Elle est née le 27 août 1917 à Paris (XIV arrondissement). Elle est morte le 30 mars 1943 au Camp de concentration de Sobibór, en Pologne. Elle allait avoir 27 ans.
Sa famille juive est originaire d’Orange (Comtat Venaissin). Les « juifs du pape » vivaient là depuis le XIII ème siècle.
Ses parents sont Emmanuel Mossé (1876-1963), avocat à la cour d’appel de Paris et Natasza Goldfain ( Vilnius, Lituanie 1890-? ). Elle a une demi-sœur, Esther Levine (1906 -1943), et un demi-frère, Jean Joseph Mossé (1908-1995)
Sonia Mossé est actrice, modèle, décoratrice, dessinatrice. Elle a inspiré de nombreux photographes et peintres de son époque.
En avril-mai 1935, elle joue dans Les Cenci, une pièce de théâtre d’Antonin Artaud, adaptée de la tragédie de Shelley. Elle été créée au Théâtre des Folies-Wagram avec des décors et costumes de Balthus . En mars 1937, Jean-Louis Barrault met en scène Numance de Miguel de Cervantès au Théâtre Antoine avec des décors et costumes d’André Masson. Sonia Mossé y tient le rôle de Renommée.
Elle est proche du mouvement surréaliste, d’André Breton et surtout de Paul Éluard, Sa beauté blonde inspire les photographes (Man Ray, Dora Maar, Juliette Lasserre, Otto Wols) et les peintres (Alberto Giacometti, Balthus, André Derain). Son amitié avec Nusch Éluard est immortalisée par le célèbre portrait de Man Ray de 1935.
Pour gagner sa vie, elle dessine des bijoux pour Hermès et travaille pour la haute couture.
En 1938, elle participe à l’Exposition internationale du surréalisme à Paris (17 janvier-24 février. Galerie des Beaux-Arts de Georges Wildenstein, rue du Faubourg-Saint-Honoré). Elle crée un mannequin féminin, exposé avec ceux d’André Breton, André Masson, Yves Tanguy, Jean Arp, Wolfgang Paalen, Marcel Duchamp et Salvador Dalí.
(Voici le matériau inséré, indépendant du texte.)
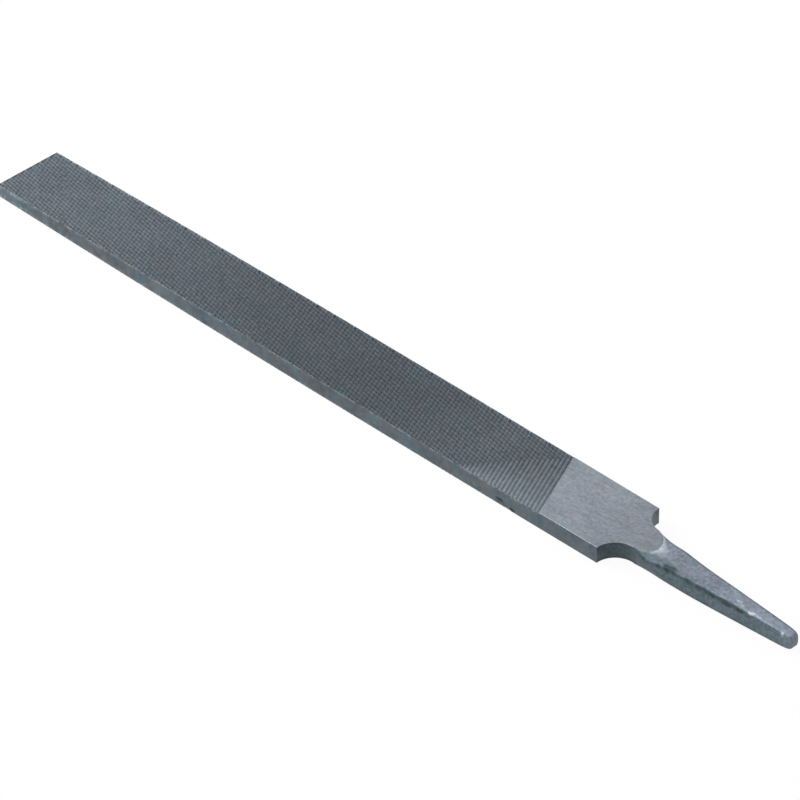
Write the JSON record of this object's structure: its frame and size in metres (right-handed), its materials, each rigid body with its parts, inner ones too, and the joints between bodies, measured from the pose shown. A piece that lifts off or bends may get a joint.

Fin 1938, elle inaugure le cabaret-théâtre Chez Agnès Capri avec la chanteuse et actrice Agnès Capri (Sophia Rose Fridman 1907-1976) et l’actrice Michele Lahaye (1911-1979) qui a eu l’idée du projet. Elles sont soutenues par Francis Picabia, Max Ernst, Alberto Giacometti, Jean Cocteau, Balthus, André Derain, Louis Marcoussis et Moïse Kisling qui fournissent des peintures et des dessins pour les financer. L’intérieur du cabaret est conçu par Sonia Mossé.
Lorsque la Seconde Guerre mondiale éclate et que Paris est occupé par les troupes allemandes, le cabaret ferme ses portes. Sonia Mossé refuse de porter l’étoile jaune et de se faire recenser, mais continue de fréquenter les cafés interdits aux citoyens juifs. Elle est dénoncée et arrêtée avec sa soeur en février 1943 à leur domicile, 104 rue du Bac à Paris par la police du commissaire Charles Permilleux, responsable des Affaires juives, rattaché à la Police Judiciaire. Toutes deux sont internées au camp de Drancy, près de Paris, puis déportées le 25 mars 1943 dans le convoi 53 vers le camp d’extermination polonais de Sobibór. Dans ce convoi, il y avait 1008 personnes, dont 118 enfants. Á la Libération, il n’y aura que 5 rescapés. On peut affirmer qu’elles ont été gazées le jour même de leur arrivée, le 28 mars 1943 ou le lendemain.